A Long-Term Evolution (LTE) system, an LTE-Advance (LTE-A) system and an International Mobile Telecommunication Advanced (IMT-A) system are all based on Orthogonal Frequency Division Multiplexing (OFDM). In an OFDM system, data are in a form of two dimensions, i.e., time domain and frequency domain. In the OFDM system, one subframe consists of two slots. If adopting a normal Cyclic Prefix (CP), each slot consists of seven OFDM symbols; and if adopting an extended CP, each slot consists of six OFDM symbols. A Physical Downlink Control Channel (PDCCH) is located on the former one or two or three or four OFDM symbols. In an LTE communication system, the information transmitted by the PDCCH consists of Downlink grant (DL grant) information and Uplink grant (UL grant) information.
At present, in the LTE system, a mapping process of the PDCCH is that: at a transmission end, an Enhanced NodeB (eNB) first encodes the PDCCH (comprising DL grant and UL grant) of each piece of User Equipment (UE) belonging to the eNB independently, that is, the PDCCH of each UE can adopt a different code rate; then the eNB concentrates all encoded PDCCHs in series and scrambles them using a cell-specific sequence to obtain a series of Control Channel Elements (CCEs); later the eNB performs Quadrature Phase Shift Keying (QPSK) modulation on the series of CCEs above, and then interleaves the symbols above with a Resource Element Group (REG) as a unit and finally maps the symbols to the former one or two or three or four OFDM symbols in a manner of first time domain and then frequency domain. At a receiving end, the UE demodulates the PDCCH using Cell-Specific Reference Signals (CRSs) and performs blind detection on the CCE to finally obtain respective PDCCH.
FIG. 1 shows an architecture diagram of a mobile communication system introducing a relay node. In the mobile communication system, a link between an eNB and a Relay Node (RN) is called a relay link (backhaul Link or Un link); a link between the RN and a user in the coverage of the RN is called an access link (or Uu link); and a link between the eNB and a UE in the coverage of the eNB is called a direct link. For the eNB, an RN equals a UE; for the UE, the RN equals an eNB.
So called inband relay means that the backhaul link and the access link use the same frequency band. Therefore, when inband relay is adopted, in order to avoid the transmission-receiving interference of the RN itself, the RN can not perform transmission and receiving simultaneously on the same frequency resource. When the RN transmits a physical downlink control channel to a UE belonging to the RN, the RN can not receive a physical downlink control channel from the eNB. Therefore, on a downlink backhaul subframe (that is, the subframe on which the eNB transmits data to the RN), the RN first transmits a PDCCH to the UE belonging to the RN on the former one or two OFDM symbols, and then performs handover from transmission to receiving in a time period, after handover is completed, the RN receives data from the eNB on the latter OFDM symbols, the data comprising an R-PDCCH and a Physical Downlink Shared Channel (PDSCH) of the relay, as shown in FIG. 2.
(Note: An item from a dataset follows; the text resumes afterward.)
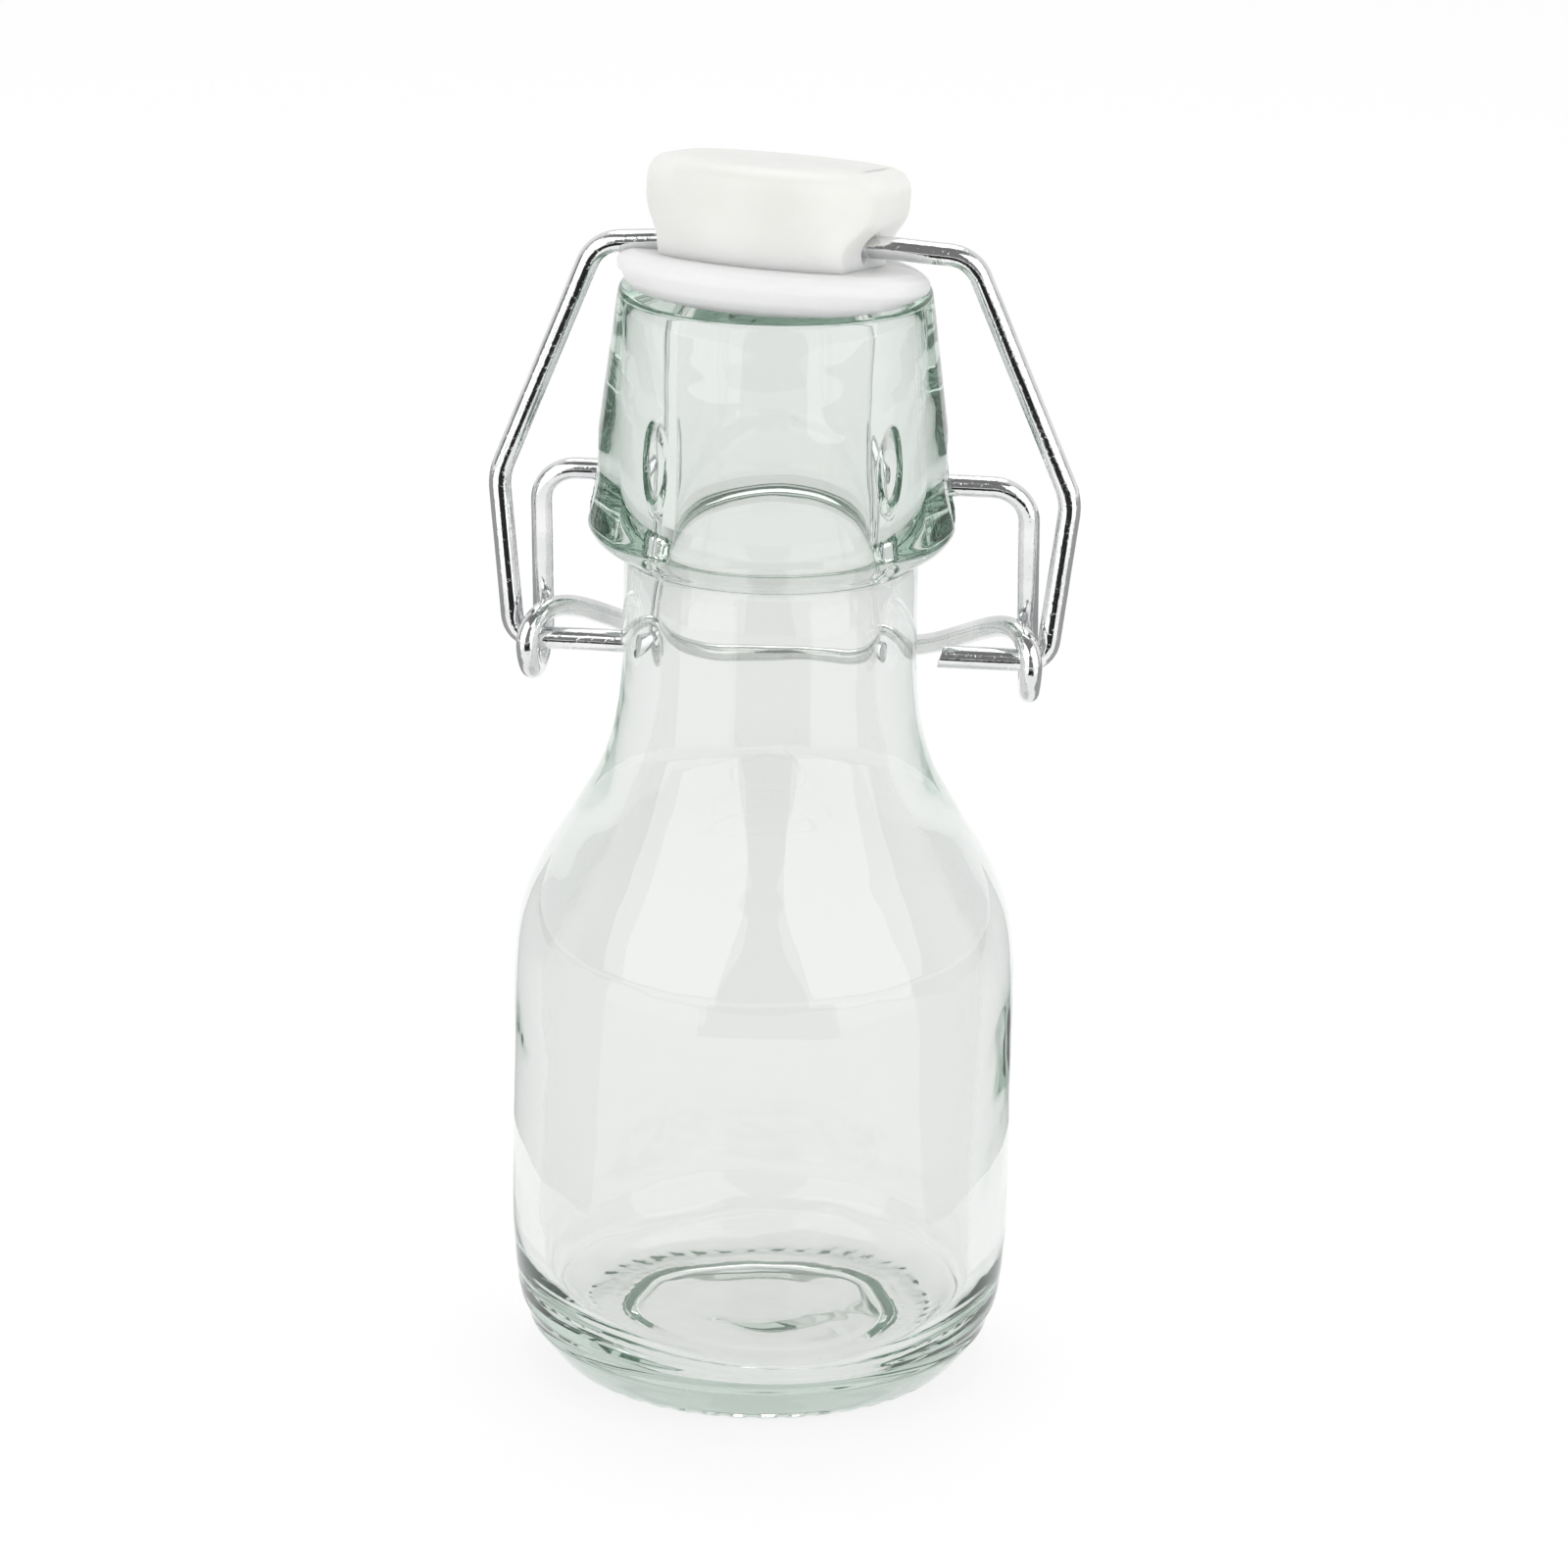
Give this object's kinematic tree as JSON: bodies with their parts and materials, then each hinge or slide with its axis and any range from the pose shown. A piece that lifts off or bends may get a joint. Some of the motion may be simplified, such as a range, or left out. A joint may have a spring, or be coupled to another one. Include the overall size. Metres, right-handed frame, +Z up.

The R-PDCCH transmitted from the eNB to the RN is borne on a Physical Resource Block (PRB), the R-PDCCH comprising information such as uplink/downlink scheduling grant of the RN. On a downlink backhaul subframe, as shown in FIG. 3, the eNB semi-statically reserves a number of PRBs for transmission of the R-PDCCH. The inventor finds that in relevant art there is no reasonable mapping solution when bearing the R-PDCCH using the PRBs, thus resource conflict or overflow might be caused and backhaul resources can not be effectively utilized.